NEW DELHI (Reuters) - French Foreign Minister Laurent Fabius said on Monday he was confident about the outcome of talks to sell 126 Rafale fighter jets to India in a multi-billion-dollar deal that has been stalled for months.
Fabius is the first of a string of Western politicians due in New Delhi over the next few weeks for talks with the new government of Prime Minister Narendra Modi. They are drawn in part by the prospect of defence deals, as the new administration considers opening the industry to foreign investment.
"The discussion is developing in a very positive way and ... we are very confident in the final outcome," Fabius told reporters in the Indian capital.
An Indian defence ministry official, who declined to be named because of the sensitivity of the matter, was more cautious.
"I don't think the deal will be signed very soon. There are many intractable issues to be resolved," he told Reuters, while declining to elaborate.
Modi, in office for just over a month, has vowed to get India's economy out of the doldrums by cutting red tape to revive infrastructure projects - including in the defence industry.
The previous government was widely derided for failing to follow through on promises and for letting major projects become bogged down.

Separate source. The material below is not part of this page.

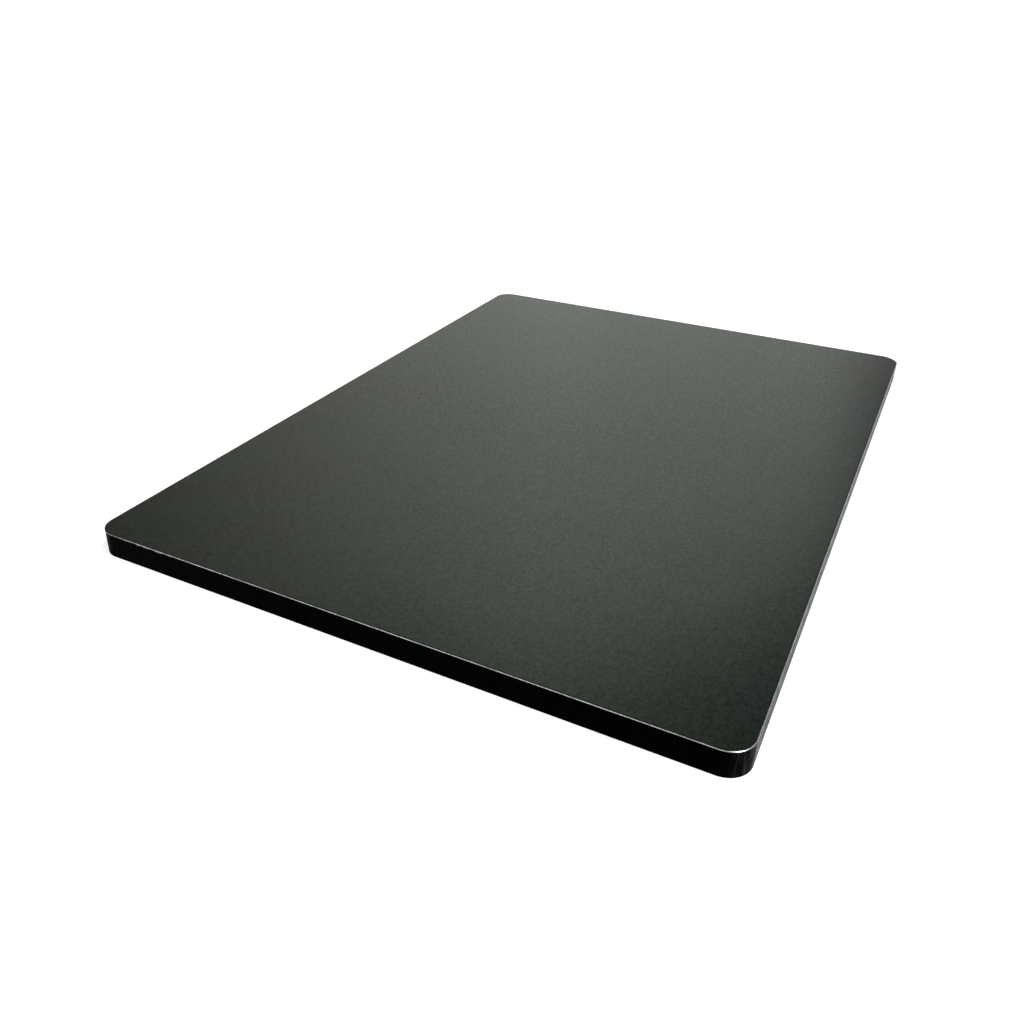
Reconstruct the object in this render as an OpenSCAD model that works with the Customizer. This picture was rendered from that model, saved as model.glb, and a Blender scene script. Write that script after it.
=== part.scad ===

India chose French company Dassault Aviation's Rafale in 2012 over other international jet manufacturers, but disagreements over cost and work-sharing have slowed talks, while India's weak economy has stretched government finances.
No final contract has been signed and rivals including Britain still hold out hope the deal will fall through.
"It is fair that for complex matters it takes some time, but there is a difference between some time and too long," Fabius said, talking about deals in general.
"The notion of efficiency - which is very important if I understand correctly, in the new government approach - is completely shared by us," he added before talks with minister Arun Jaitley, who holds both the finance and defence portfolios.